Borat Subsequent Moviefilm

I'm not really on board with SBC's schtick. For one thing, being autistic, I have a broad aversion to pranks. It is exploitative and morally wrong. I'm not sure that making bad people your target necessarily improves that. Secondly, his stuff goes with the premise that it is a candid camera sort of capturing of real reactions to his bits. But don't actually believe it is this. I think generally this is non-professional improvised acting by people who are in some measure in on the joke. Maybe I'm wrong and they really are authentic responses, but that it feels so false is a problem. And if it isn't authentic, what does it really say?

There are certainly some scenes that seem impossible to have faked because the people involved wouldn't agree to it, but don't underestimate the desire from many people to be willing to play an idiot to get on camera.

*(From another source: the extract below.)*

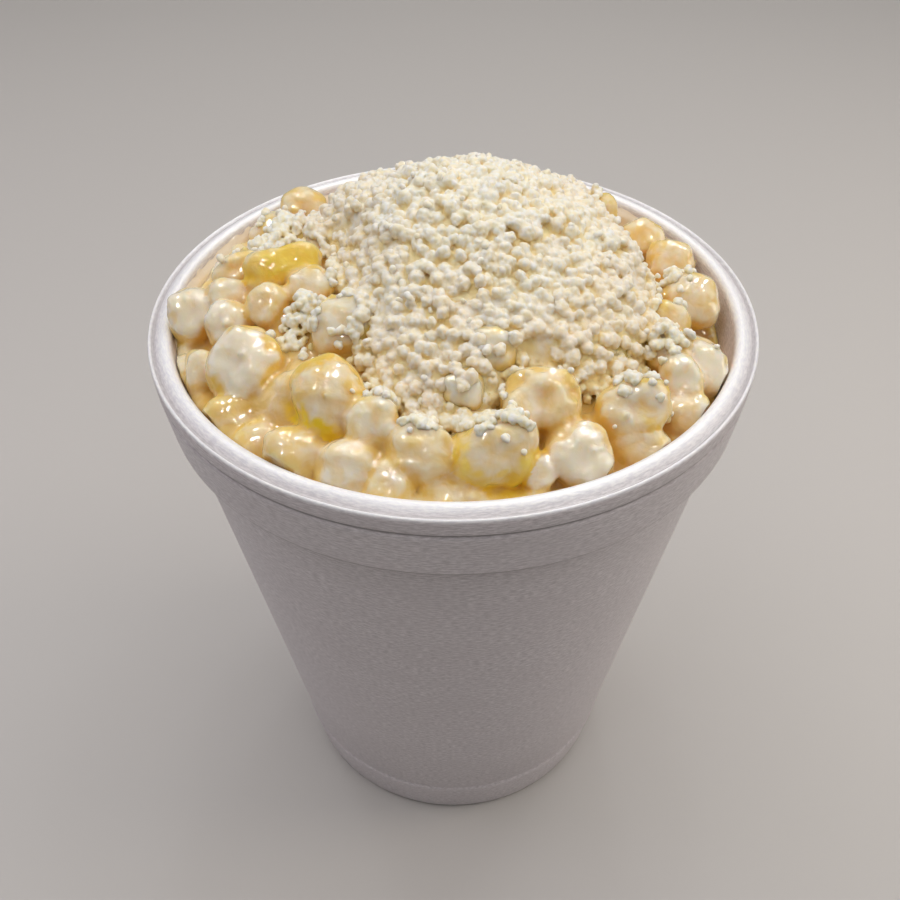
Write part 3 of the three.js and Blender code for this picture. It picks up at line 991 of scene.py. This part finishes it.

Like, even the much publicized Rudy Giuliani sequence here...he's such a disaster of a person with bad judgment that I could absolutely see him agreeing to largely go along with this kind of thing, only to have regrets now.

Considering I didn't like SBC in Les Miserables either, the degree to which I did like his performance in The Trial of the Chicago 7 stands out as remarkable.

Did Giuliani need to sign a release? I wonder if being a public figure would remove that restriction as I can’t imagine why he would even knowing his bad judgement.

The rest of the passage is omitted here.